A lo largo del siglo XX, la prevención de riesgos de inundación por crecidas fluviales se basó en la construcción de motas y diques de ribera, cada vez más fuertes, que pretendían fijar los límites en los que los ríos debían moverse, aún en crecida. Límites que previamente, a lo largo de décadas, fuimos estrechando, a base de talar bosques y roturar las fértiles tierras ribereñas, para la agricultura o para desarrollos urbano-industriales. En los ríos navegables, la prioridad de ahorrar costes y tiempo de navegación llevó a rectificar meandros y dragar los cauces, tanto para facilitar la navegabilidad como para aumentar la capacidad de esos cauces cada vez más estrechos.

En los 90, se produjeron circunstancias climáticas similares en los Alpes y en las Montañas Rocosas de EEUU, con fuertes nevadas invernales y una primavera lluviosa y cálida, que produjeron fuertes crecidas tanto en el Mississippi como en el Rhin. Crecidas extraordinarias similares a otras crecidas históricas, en las que los ríos bajan «con sus escrituras bajo el brazo»; pero esta vez los cientos de kilómetros de diques de ribera debían imponer el poder de la ingeniería hidráulica sobre las crecidas fluviales. Desgraciadamente, los efectos combinados de esas obras de rectificación, estrechamiento, deforestación y dragado de cauces, aceleraron y multiplicaron de tal forma la energía del agua que, en las zonas bajas, justamente las más pobladas, se produjeron sendas catástrofes. Cascos urbanos inundados, decenas de miles de familias desalojadas, daños por valor de miles de millones sobre la agricultura, la ganadería y la industria, e incluso decenas de vidas humanas. Y todo ello en países ricos y poderosos, como EEUU y Holanda.

A raíz de estos hechos, la ingeniería civil en estos países inició un giro radical en las estrategias de gestión de riesgos de inundación, asumiendo un nuevo lema: Dar espacio al agua. En lugar de pretender dominar la fuerza de las crecidas en espacios fluviales cada vez más restringidos, se pasó a renegociar con los ríos sus espacios de expansión, retranqueando motas y diques, para dejar un mayor espacio al río; recuperando meandros y bosques de ribera, para frenar la energía de las crecidas; e incluso instalando compuertas en las motas para expandir, de forma blanda y controlada, las crecidas extraordinarias, en la cuenca media, sobre la base de una negociación previa de compensaciones por los daños en las cosechas generados por esa especie de riego excesivo y prolongado de los campos. Estrategias, en suma, que buscaban reducir la energía destructiva de las crecidas extraordinarias, minimizando costes, al tiempo que se generaban dos beneficios complementarios, en absoluto despreciables: el abonado de los campos, por el depósito de limos fértiles; y sobre todo, la reducción del tiempo de inundación, a lo que dure la crecida. En la actualidad, en el Ebro, aunque las motas suelen aguantar, las aguas se filtran por debajo e inundan los campos igualmente, con el agravante de que luego la inundación permanece, aunque baje el nivel del río, al impedir las propias motas su retorno al cauce. Las compuertas, sin embargo, más allá de garantizar una inundación blanda, permiten evacuar las aguas cuando el río baja.

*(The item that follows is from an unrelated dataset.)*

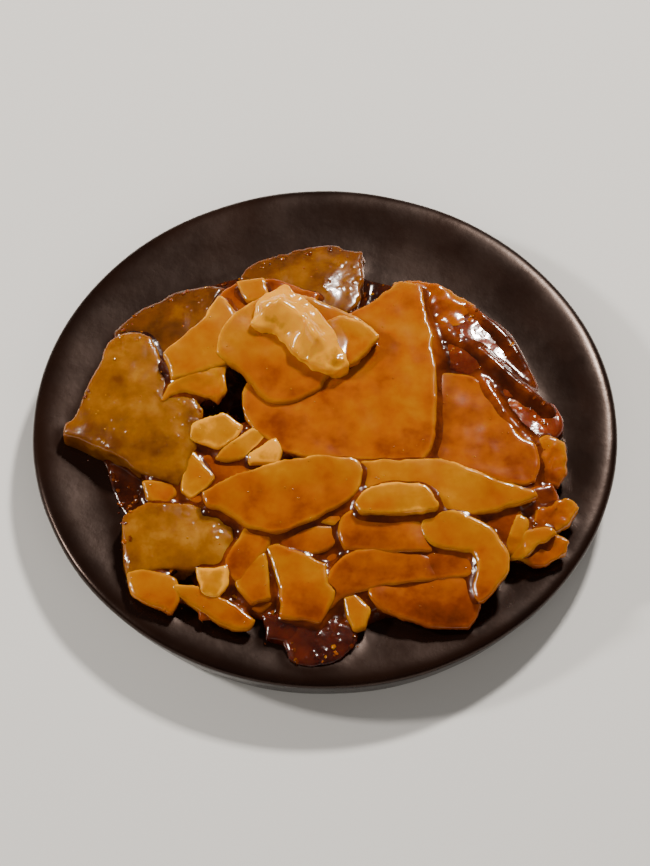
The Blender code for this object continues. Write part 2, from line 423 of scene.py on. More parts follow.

Estas nuevas estrategias son bien conocidas en nuestras confederaciones hidrográficas, que, de hecho, las empiezan a adoptar, aun con dificultades e indecisiones, como ocurre en el Plan de Gestión de Riesgos de Inundación de la Demarcación del Ebro. Sin embargo, la falta de explicación y de comunicación social de estas nuevas ideas y el oportunismo político que busca el voto fácil a corto plazo, hacen pervivir en la conciencia ciudadana las viejas ideas, basadas en recrecer motas y dragar cientos de kilómetros de cauce, a pesar de su inutilidad y de su coste, además de construir más y más presas, aunque a su vez inunden pueblos en la montaña. Inercias e intereses que vienen dificultando la aplicación decidida de esos nuevos enfoques que presiden, desde hace un par de décadas, las estrategias de gestión de crecidas en países como EEUU.

En todo caso, el Ebro, una vez más, nos ha dado una dolorosa lección; y sin duda lo hará más veces, probablemente de forma más contundente en el futuro, con el cambio climático en curso. Depende de nosotros aprender la lección; y cuanto antes mejor.